Ah, okay. That actually explains why the room that needs the floorbeams replaced need them replaced. The beams are solid, just sagging down like bananas, which doesn't make the room usable for stacking the other wood. 

Play that "hole in the bucket" song one more time, maestro!


----------



## SteveEl (Sep 7, 2010)

SweetBJ said:


> ...The beams are solid, just sagging down like bananas, which doesn't make the room usable for stacking the other wood....

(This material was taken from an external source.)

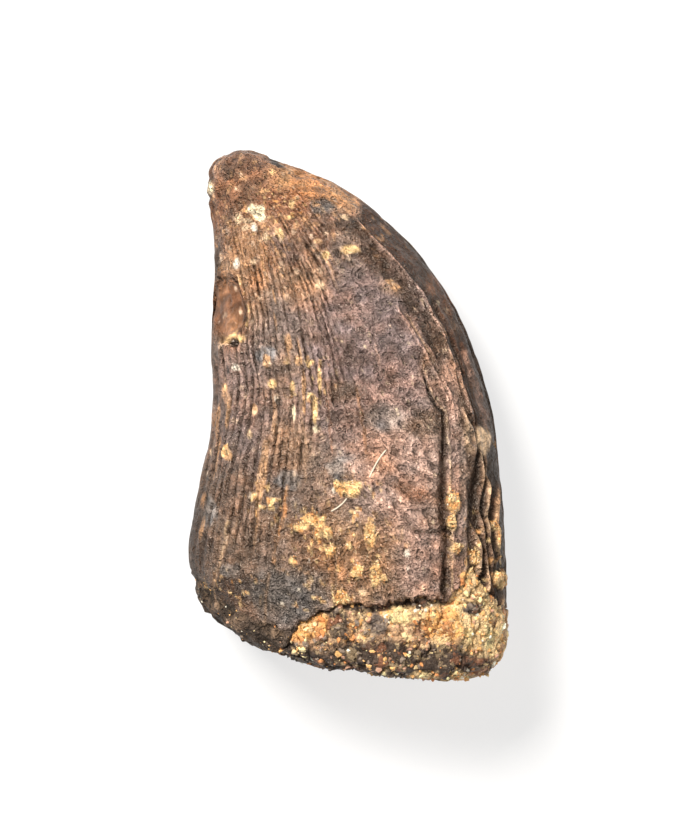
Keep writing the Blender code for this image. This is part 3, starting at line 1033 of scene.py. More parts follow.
# Streaks of colour, most of them beside the ridges and the plate: painted highlights along the crests and the
# plate's lip, and painted shade in the plate's groove and crack.
STROKES = (
    Stroke(Line(((1.6, 13.9), (3.4, 11.9), (5.2, 9.6), (6.7, 7.2), (7.6, 5.2))), 0.65, Stain.UMBER, 0.9),
    # Painted highlights along the crests of the carina and the two ridges beside it.
    Stroke(CARINA, 0.05, Stain.ROSE, 0.8),
    Stroke(SECOND_RIDGE, 0.1, Stain.ROSE, 0.7),
    Stroke(THIRD_RIDGE, 0.09, Stain.ROSE, 0.6),
    Stroke(Line(((10.2, 5.4), (10.75, 4.0), (11.5, 1.6), (12.0, -0.9))), 0.24, Stain.ROSE, 0.6),
    # Painted shade in the plate's crack.
    Stroke(PLATE_CRACK, 0.1, Stain.UMBER, 0.7),
    Stroke(BESIDE_PLATE, 0.42, Stain.ROSE, 0.9),
    # Painted shade in the plate's groove and along its shoulder, then a painted highlight on its lip.
    Stroke(PLATE_GROOVE, 0.36, Stain.UMBER, 0.9),
    Stroke(Line(((6.2, 3.6), (6.25, 3.43), (6.8, 1.5), (7.25, 0.7), (7.85, 0.2))), 0.13, Stain.SOOT, 1.0),
    Stroke(PLATE_LIP, 0.05, Stain.BUFF, 0.6),
    Stroke(Line(((-5.17, -6.06), (-5.51, -8.52), (-6.02, -10.64), (-6.36, -12.33))), 0.16, Stain.AMBER, 0.75),
    Stroke(Line(((-10.2, -8.9), (-10.45, -11.0), (-10.85, -12.8))), 0.11, Stain.BUFF, 0.7),
    # Painted highlight along the lower part of the plate's lip.
    Stroke(Line(((8.5, -3.9), (8.6, -8.0), (8.7, -12.3), (8.7, -15.0))), 0.09, Stain.BUFF, 0.7),
    Stroke(Line(((-1.8, 1.2), (-1.6, -1.4), (-1.3, -3.2))), 0.12, Stain.RUST, 0.5),
    Stroke(Line(((2.2, 6.31), (2.29, 5.3), (2.54, 4.28))), 0.12, Stain.ROSE, 0.8),
    Stroke(Line(((0.6, 2.0), (1.1, -0.47), (1.44, -3.18))), 0.12, Stain.TAN, 0.5),
)
# Spots on the darker front face.
FRONT_SPOTS = (
    Tint(Patch(7.4, 11.2, 0.7, 0.9), Stain.RUST, 0.55),
    Tint(Patch(8.5, 9.3, 0.6, 1.1), Stain.RUST, 0.4),
    Tint(Patch(9.3, 7.6, 0.4, 0.7), Stain.BROWN, 0.5),
    Tint(Patch(10.6, 1.9, 0.35, 1.5, -18), Stain.UMBER, 0.5),
)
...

Why can't you stack green lumber on a banana-supported floor? It's mainly a question of bearing-capacity of the beams, sheering of joints, and load-path to the earth, right? If you have access from below seems like you could add one or more mid-span supports under the bananna's low spots (and any joints in the beam) and then just lay cribbing on the soup-bowl floor above until the cribbing is level, even if the floor itself is not. Or am I missing something?


----------



## SweetBJ (Dec 3, 2011)

SteveEl said:


> Why can't you stack green lumber on a banana-supported floor? It's mainly a question of bearing-capacity of the beams, sheering of joints, and load-path to the earth, right? If you have access from below seems like you could add one or more mid-span supports under the bananna's low spots (and any joints in the beam) and then just lay cribbing on the soup-bowl floor above until the cribbing is level, even if the floor itself is not. Or am I missing something?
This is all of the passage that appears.